In 1913 – Sears was still “online only” with just the catalog, mail order, and a state-of-the-art fulfillment center in Chicago.
I’d argue that Amazon is in exactly the same position today. But Sears had to change — and so will Amazon.
Sears didn’t open up their first store front until 1925. Sears was the clear market leader and held a position that seemed unassailable, though of course other retailers managed to gain footholds in local markets, and in specific niches [see LL Bean, Montgomery Ward, JC Penney, and of course The Book of the Month Club].
As the market changed, though, so did Sears — to the point where Sears was in fact developing the 1960s version of the Amazon Marketplace: from 1959 to 1995 Sears owned and operated the Homart Development Company — which developed at least 80 regional shopping malls, many of which were built just so Sears could move in as the anchor tenant; in 1994 (the year before Sears sold off the division) Homart was the still the landlord for 36 of the malls they had built.
Larger societal change meant the end of Sears hegemony, and well before the internet: by 1993 Sears had already stopped producing its seminal catalog. Wal-Mart was started in 1962 (by a former JC Penney’s employee!) and the first Target ‘discount store’ was opened by the Dayton Company in the same year. Best Buy followed in 1966, Home Depot in 1978 — and Toys R Us dates back to 1948. All these ‘category killers’ and the rest of Big Box retail didn’t hit their stride until the late 80s, but the seeds were there decades prior.
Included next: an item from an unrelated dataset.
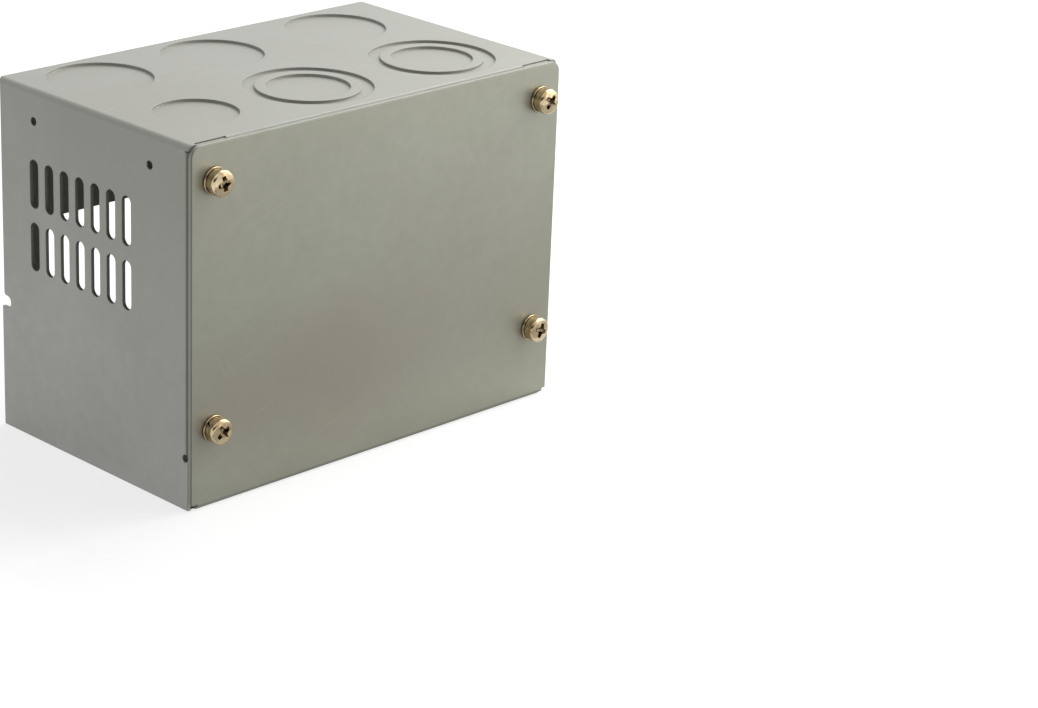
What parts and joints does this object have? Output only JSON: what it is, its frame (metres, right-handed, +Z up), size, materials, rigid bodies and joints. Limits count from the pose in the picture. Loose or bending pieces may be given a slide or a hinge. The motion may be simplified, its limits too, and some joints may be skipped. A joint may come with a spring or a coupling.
{
  "type": "metal enclosure",
  "caption": "Folded galvanised-steel wiring box with conduit knock-outs, side vent slots, an open base and a flat front cover held by cross-recess screws.",
  "frame": {"origin": "under the middle of the whole box, screw heads included, at the height of its open lower rim", "axes": "+X along the cover from left to right, +Y from the cover to the rear, +Z up to the knock-out panel"},
  "size_m": [0.129, 0.0834, 0.097],
  "materials": {
    "zinc_sheet": "matte galvanised sheet",
    "yellow_zinc": "bright yellow zinc plating",
    "bright_zinc": "bright zinc plating"
  },
  "bodies": {
    "box": {"box_body": "zinc_sheet", "upper_left_clinch_nut": "bright_zinc", "upper_right_clinch_nut": "bright_zinc", "lower_left_clinch_nut": "bright_zinc", "lower_right_clinch_nut": "bright_zinc"},
    "cover": {"front_cover": "zinc_sheet"},
    "upper_left_washers": {"upper_left_spring_washer": "yellow_zinc", "upper_left_flat_washer": "yellow_zinc"},
    "upper_left_cover_screw": {"upper_left_screw": "yellow_zinc"},
    "upper_right_washers": {"upper_right_spring_washer": "yellow_zinc", "upper_right_flat_washer": "yellow_zinc"},
    "upper_right_cover_screw": {"upper_right_screw": "yellow_zinc"},
    "lower_left_washers": {"lower_left_spring_washer": "yellow_zinc", "lower_left_flat_washer": "yellow_zinc"},
    "lower_left_cover_screw": {"lower_left_screw": "yellow_zinc"},
    "lower_right_washers": {"lower_right_spring_washer": "yellow_zinc", "lower_right_flat_washer": "yellow_zinc"},
    "lower_right_cover_screw": {"lower_right_screw": "yellow_zinc"}
  },
  "joints": [
    {"name": "cover_lift_off", "type": "slide", "parent": "box", "child": "cover", "axis": [0, -1, 0], "range_m": [0, 0.04]},
    {"name": "upper_left_screw_out", "type": "slide", "parent": "cover", "child": "upper_left_washers", "axis": [0, -1, 0], "range_m": [0, 0.00525]},
    {"name": "upper_left_screw_turn", "type": "hinge", "parent": "upper_left_washers", "child": "upper_left_cover_screw", "pos_m": [-0.05735, -0.0373, 0.0872], "axis": [0, -1, 0], "range_deg": [0, 2701]},
    {"name": "upper_right_screw_out", "type": "slide", "parent": "cover", "child": "upper_right_washers", "axis": [0, -1, 0], "range_m": [0, 0.00525]},
    {"name": "upper_right_screw_turn", "type": "hinge", "parent": "upper_right_washers", "child": "upper_right_cover_screw", "pos_m": [0.05735, -0.0373, 0.0872], "axis": [0, -1, 0], "range_deg": [0, 2701]},
    {"name": "lower_left_screw_out", "type": "slide", "parent": "cover", "child": "lower_left_washers", "axis": [0, -1, 0], "range_m": [0, 0.00525]},
    {"name": "lower_left_screw_turn", "type": "hinge", "parent": "lower_left_washers", "child": "lower_left_cover_screw", "pos_m": [-0.05735, -0.0373, 0.0214], "axis": [0, -1, 0], "range_deg": [0, 2701]},
    {"name": "lower_right_screw_out", "type": "slide", "parent": "cover", "child": "lower_right_washers", "axis": [0, -1, 0], "range_m": [0, 0.00525]},
    {"name": "lower_right_screw_turn", "type": "hinge", "parent": "lower_right_washers", "child": "lower_right_cover_screw", "pos_m": [0.05735, -0.0373, 0.0214], "axis": [0, -1, 0], "range_deg": [0, 2701]}
  ],
  "couplings": [
    {"joint": "upper_left_screw_turn", "follows": "upper_left_screw_out", "rad_per_m": 8976},
    {"joint": "upper_right_screw_turn", "follows": "upper_right_screw_out", "rad_per_m": 8976},
    {"joint": "lower_left_screw_turn", "follows": "lower_left_screw_out", "rad_per_m": 8976},
    {"joint": "lower_right_screw_turn", "follows": "lower_right_screw_out", "rad_per_m": 8976}
  ]
}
What does this mean for Amazon?
Not much, but also everything.
Amazon’s competitors are already in place — and no, I’m not talking about Barnes & Noble. The companies that can displace Amazon have been online for years and some of them are even older, and craftier, than Amazon and Bezos. Like Sears, Amazon is the pioneer and clear market leader — but also like 20th Century Sears, just because one is first to national-scale in a market doesn’t guarantee future success.
Amazon also relies on perception more than most retailers — right now they are the darling of the internet-shopping public, but should public sentiment turn against them: is Amazon really unique enough to survive on merit, without the mystique?